Even as the broader stock market hit a record in the first half of 2021, with the S&P 500 index gaining 15 percent, short sellers found what has seemed to be a surefire place to make money: special-purpose acquisition companies.
Since SPACs began to soar last year, activist short sellers have set their sights on 22 of them. The vast majority of those — 16 — were the subject of short reports this year, according to Breakout Point, a Germany-based research firm and data provider.
The short sellers have an impressive record: One week after they unveiled their SPAC targets, the stocks fell 14.2 percent on average, Breakout Point said. And they kept falling. After one month, they were down 24.7 percent on average.
Moreover, “SPACs are better performing” than other short targets over the past year and a half, Breakout Point’s Ivan Cosovic told Institutional Investor.
Since 2020, the stocks of SPAC shorts have declined 17.5 percent on average year to date, while the average decline of all new activist shorts was 13.5 percent.
Looking at SPAC shorts this year alone, Cosovic said they fell on average 23 percent the month after being announced, compared with a decline of 10.8 percent during the same time frame for all 79 activist short calls this year.
To be sure, the boom in SPACs, which peaked earlier this year, has given short sellers a lot to look at.
Even though 358 SPACs went public during the first half of the year, on top of 248 for all of last year, according to SPAC Insider, those susceptible to the short sellers’ critiques are a much smaller universe.
That’s because activist short sellers wait until the SPAC sponsor announces a deal before they can analyze its merits. This year 35 deals were announced, following 95 in 2020. A little more than one half of those — 55 — have been finalized.

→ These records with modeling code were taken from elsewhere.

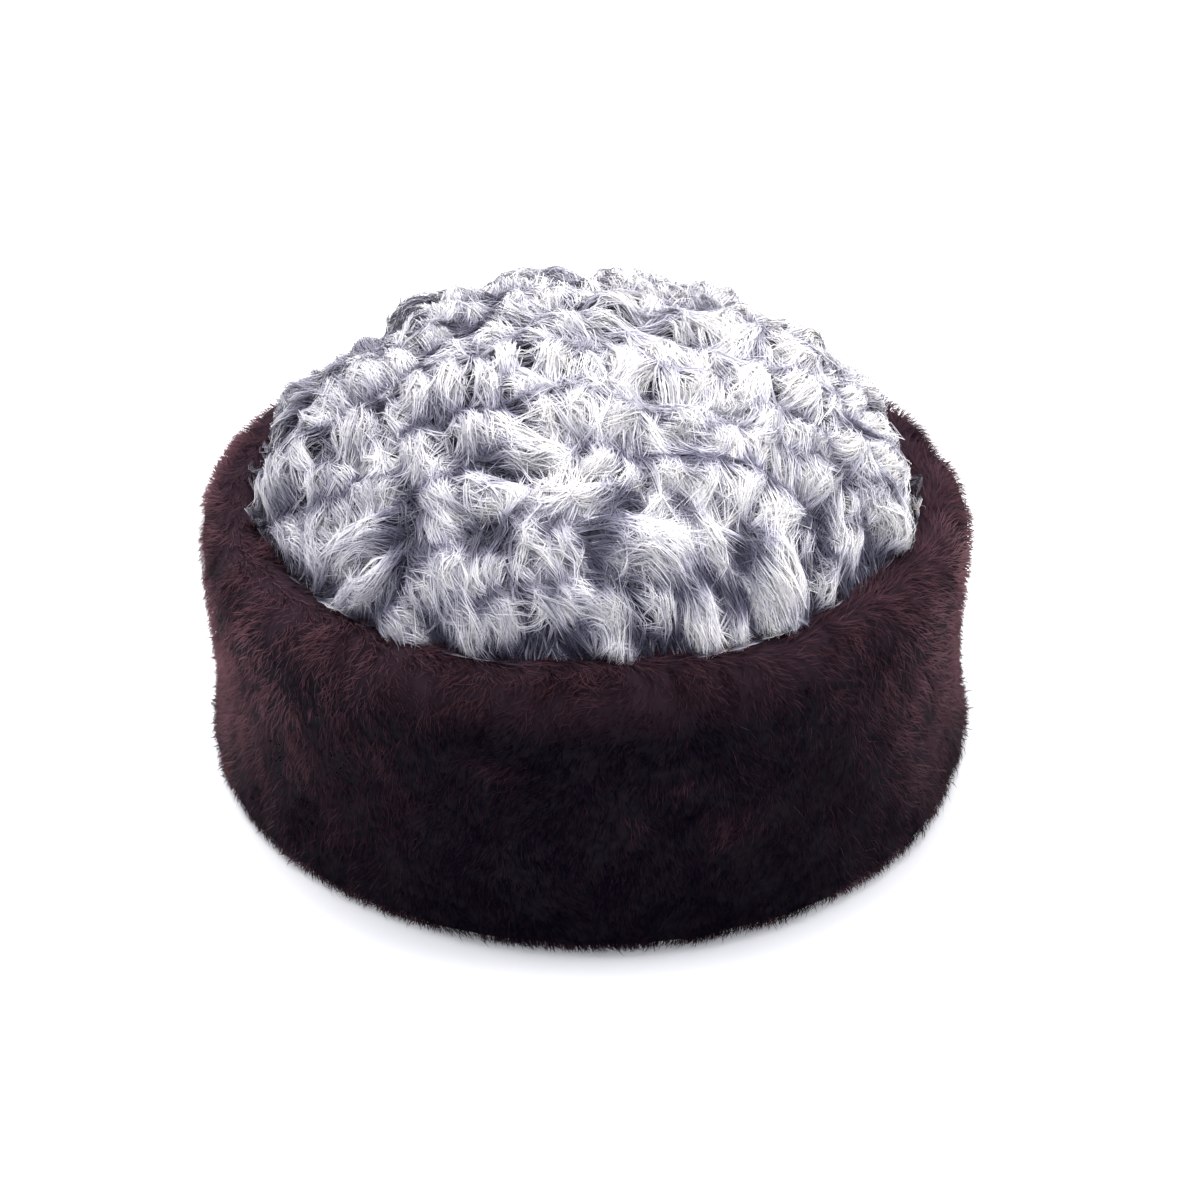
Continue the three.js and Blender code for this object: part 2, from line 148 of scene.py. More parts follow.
# The curls, which the lamb's wool grows in, seen from above with the forehead down. They were read
# off the photograph. Places and sizes are shares of the pelt's radius, and angles are degrees, for
# heading anticlockwise from the right.
CURL_COLUMNS = (
    "right", "back",  # its middle
    "heading", "length",  # the way that it runs there, and how far it runs
    "bend",  # how far it turns on its way
    "width", "tip",  # tip is the width at its far end, as a share of its width
    "hair",  # how its hair lies to it, -90 across it to its right-hand side and 0 along it
    "pale",  # how white it is
)
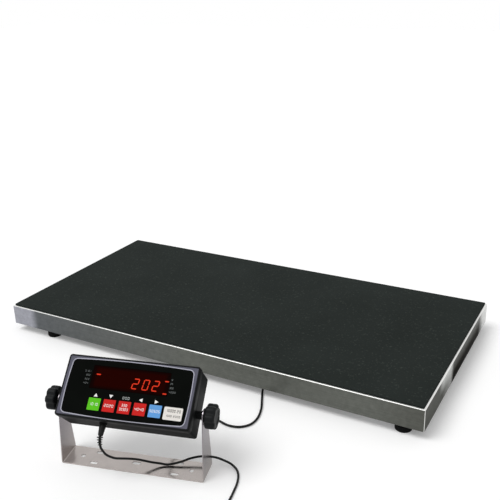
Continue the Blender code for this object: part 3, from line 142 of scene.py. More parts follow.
def add_node(tree, kind, inputs=None, stops=(), **settings):
    """A node of that kind. Settings are its own properties, inputs are values or sockets to link, and stops
    are the places and hex colours of a colour ramp."""
    node = tree.nodes.new(kind)
    for key, value in settings.items():
        setattr(node, key, value)
    for key, value in (inputs or {}).items():
        if isinstance(value, bpy.types.NodeSocket):
            tree.links.new(value, node.inputs[key])
        else:
            node.inputs[key].default_value = value
    for end, (at, colour) in enumerate(stops[:1] + stops[-1:]):
        node.color_ramp.elements[end].position = at
        node.color_ramp.elements[end].color = linear(colour)
    for at, colour in stops[1:-1]:
        node.color_ramp.elements.new(at).color = linear(colour)
    return node


def open_finish(name):
    """A new material, its tree and its Object coordinates."""
    made = bpy.data.materials.new(name)
    made.use_nodes = True
    made.node_tree.nodes.clear()
    return made, made.node_tree, add_node(made.node_tree, "ShaderNodeTexCoord").outputs["Object"]


def close_finish(tree, inputs):
    """Ends a material in one Principled shader with these inputs."""
    shader = add_node(tree, "ShaderNodeBsdfPrincipled", inputs)
    add_node(tree, "ShaderNodeOutputMaterial", {"Surface": shader.outputs[0]})


print("material helpers ready")

# %% [markdown]
# The floor and light are a plain studio: a pale floor, a soft sky all round and one broad, soft sun, which
# lights the whole floor evenly. They are set so that a colour renders about as it is written. The floor and
# sky are pure white only to the camera and in reflections, and the floor still takes the object's shadow.

# %% Floor, sky and sun
FLOOR_REACH, FLOOR_TONE, FLOOR_LIFT = 9, 0.86, 0.19
SKY_LIGHT, SUN_LIGHT, SUN_WIDTH, SUN_WAY = 0.56, 1.6, math.radians(34), Vector((0.52, 0.62, -1.45))
WHITE = (1, 1, 1, 1)


def seen_direct(tree):
    """1 for what the camera sees by itself, in a mirror or through glass, and 0 for light on the object."""
    ray = add_node(tree, "ShaderNodeLightPath").outputs
    seen = ray["Is Camera Ray"]
    for kind in ("Is Glossy Ray", "Is Transmission Ray"):
        seen = add_node(tree, "ShaderNodeMath", {0: seen, 1: ray[kind]}, operation="MAXIMUM").outputs[0]
    return seen


ground = bpy.data.meshes.new("floor")
corners = [(x * FLOOR_REACH, y * FLOOR_REACH, 0) for x, y in ((-1, -1), (1, -1), (1, 1), (-1, 1))]
ground.from_pydata(corners, [], [(0, 1, 2, 3)])
placed("floor", ground)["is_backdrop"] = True

# Matt white floor: it only scatters light, and a little glow lifts it to white where it is seen.
floor_finish, tree, _ = open_finish("matt white studio floor")
lift = add_node(tree, "ShaderNodeMath", {0: seen_direct(tree), 1: FLOOR_LIFT}, operation="MULTIPLY")
matt = add_node(tree, "ShaderNodeBsdfDiffuse", {"Color": (FLOOR_TONE, FLOOR_TONE, FLOOR_TONE, 1)})
glow = add_node(tree, "ShaderNodeEmission", {"Color": WHITE, "Strength": lift.outputs[0]})
both = add_node(tree, "ShaderNodeAddShader", {0: matt.outputs[0], 1: glow.outputs[0]})
add_node(tree, "ShaderNodeOutputMaterial", {"Surface": both.outputs[0]})
ground.materials.append(floor_finish)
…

Those that have announced an acquisition are up 14.5 percent on average, according to SAC Insider. But there is a wide variation, with one SPAC — Churchill Capital Corp. IV, which plans to merge with Lucid Motors — up about 200 percent, the highest of any of them.
The best SPAC short, on the other hand, was Quintessential Capital Management’s bet against Akazoo, the first SPAC activist short since the beginning of 2020. Akazoo, a music streaming service, was delisted earlier last year, and the SEC filed fraud charges against it in September.
Bonitas Research’s short of Hyliion Holdings, an electric truck technology company, came in second for the shorts, with a 58.6 percent decline in the stock price since Bonitas pitched it on October 16, according to Breakout Point’s analysis, which looked at prices through the end of June.
Third-ranked is Hindenburg Research’s short of Nikola, an electric truck company, unveiled September 10. The report captured attention because Hindenburg had obtained a Nikola video of one of its trucks rolling down a hill, instead of operating on its own power, as the company asserted. The stock fell 57 percent between the report’s release and the end of June.
Hindenburg has penned the most SPAC research reports, publishing five so far. Its latest short, of SPAC star DraftKings, has so far been a loser. The stock of that SPAC is up more than 3 percent since the report.
Another big winner was Luminar Technologies, which fell about 52 percent from the time Andrew Left’s Citron Research wrote about it until Citron closed out the short. (Left is no longer writing short reports.) It also had the third-best first week performance, when it fell 32 percent.
For this year’s SPAC shorts, the best performer so far has been Muddy Waters’ short of XL Fleet, another electric vehicle company. As of June 30, it is down 47 percent since the short report was revealed on March 3.
Among the worst of the lot was Kerrisdale Capital’s short of Virgin Galactic, the pioneer of the recent SPAC boom. Virgin Galactic was the first SPAC by venture capitalist Chamath Palihapitiya, who later became known as the SPAC king for the many blank-check companies he has sponsored.
As of June 30, Virgin Galactic was up 44 percent since Kerrisdale released its report on June 4. It was one of six SPACs that were showing gains since the date of their short reports.